The effects of a single typo can damage a professional image as quickly as a wildfire can devastate a forest. To douse the career-impacting flames, proofread. And, the more important the communication, proofread a second time. Consider asking a linguistically inclined friend to proofread a third time. (If you doubt the speed at which information can spread, just remember “covfefe” that came from the Oval Office.) This article encourages proofreading in general, and the search for unnecessary verbiage in particular.
LOOKALIKE WORDS AND NUMBERS
Make certain you have used the right word. “Affect” as a verb and “effect” as a verb are frequently confused. And grammar programs might not necessarily point out the mistake in their usage. Our language contains over 6000 “lookalikes,” such as “sight,” “site,” and “cites” or the ever popular “it’s” used in lieu of “its.” (Possessive pronouns never take an apostrophe.)
Proofreading also means double-checking numerical references. Even among those who should know better, mistakes happen. There’s the publishing company whose author contract stated, “Royalties will be expected [“excepted” is what they meant] on copies sold to Author at 50% discount.” And Continental Airlines rued its 1993 ad in the “Boston Herald,” offering a one-way fare from Boston to Los Angeles. Twenty thousand round-trip tickets were sold, costing the company hundreds of dollars for each misquoted fare.
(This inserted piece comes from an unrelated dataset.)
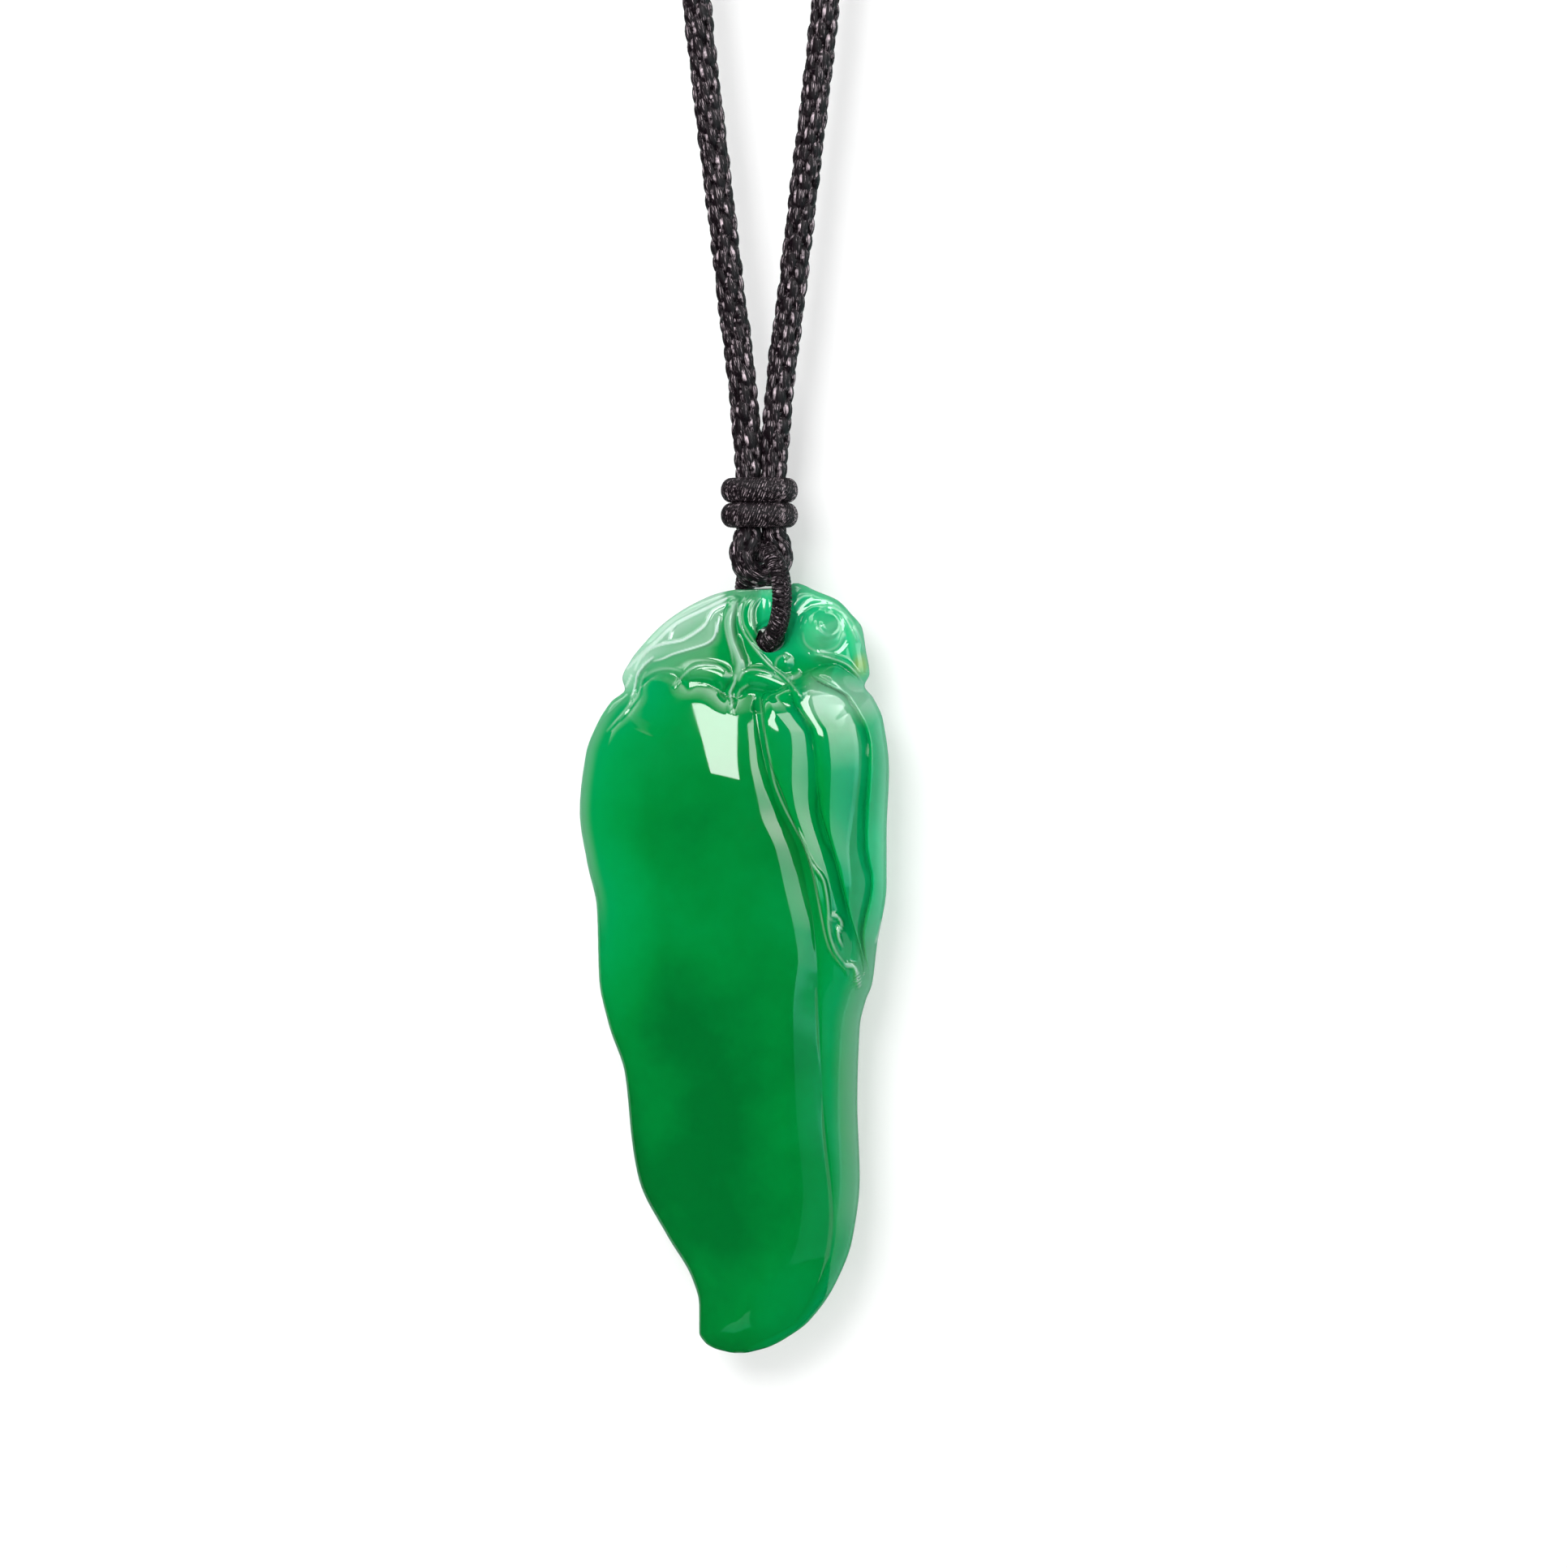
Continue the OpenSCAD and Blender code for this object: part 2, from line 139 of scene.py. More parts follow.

Of course, there was the recent Presidential reference to the sale of an F-52 fighter aircraft to Norway (called “Normay” in an earlier press release). As you probably know by now, the F-52 only exists as a fictional jet that appears in a video game, “Call of Duty.”
Errors like the following actually appeared in print. While amusing, they don’t lend much credence to the writers’ reputations as skilled wordsmiths.
He had his girl fried with him on his trip to the Rocky Mountains.
Sergeant Terrence is a defective in the police farce.
Help wanted: sadistical secretary.
Richard Froehlich is playing his old position of right tickle.
Dr. Johnston studied unclear physics at the University of Southern California.
IS YOUR WRITING TAUT OR TAUTOLOGICAL?
A tautology is a phrase that contains unnecessary verbiage. To illustrate, I once dated a man who often said, “I saw it with my own eyes.” I was always temped to say, “Of course you did, Frank. Could you see it with someone else’s eyes?” He would also fond of remarking, “I was thinking in my head.” Where else would your thinking occur–in your derriere?
Taut writing is lean. It does not contain verbal fat. So, in addition to the obvious spellcheck programs that will check your spelling, there are other measures you need to take to appear as professional as possible. In particular, watch out for tautologies in your writing and speaking. Here are a few often and incorrectly used.
at this moment in time
big in size
consensus of opinion
refer back to
small in size
AVOID BEING BURNED
If you take pride in your professionalism, you will need to take the extra steps required to avoid being burned by words that can ignite negative impressions of you in the minds of your readers and listeners.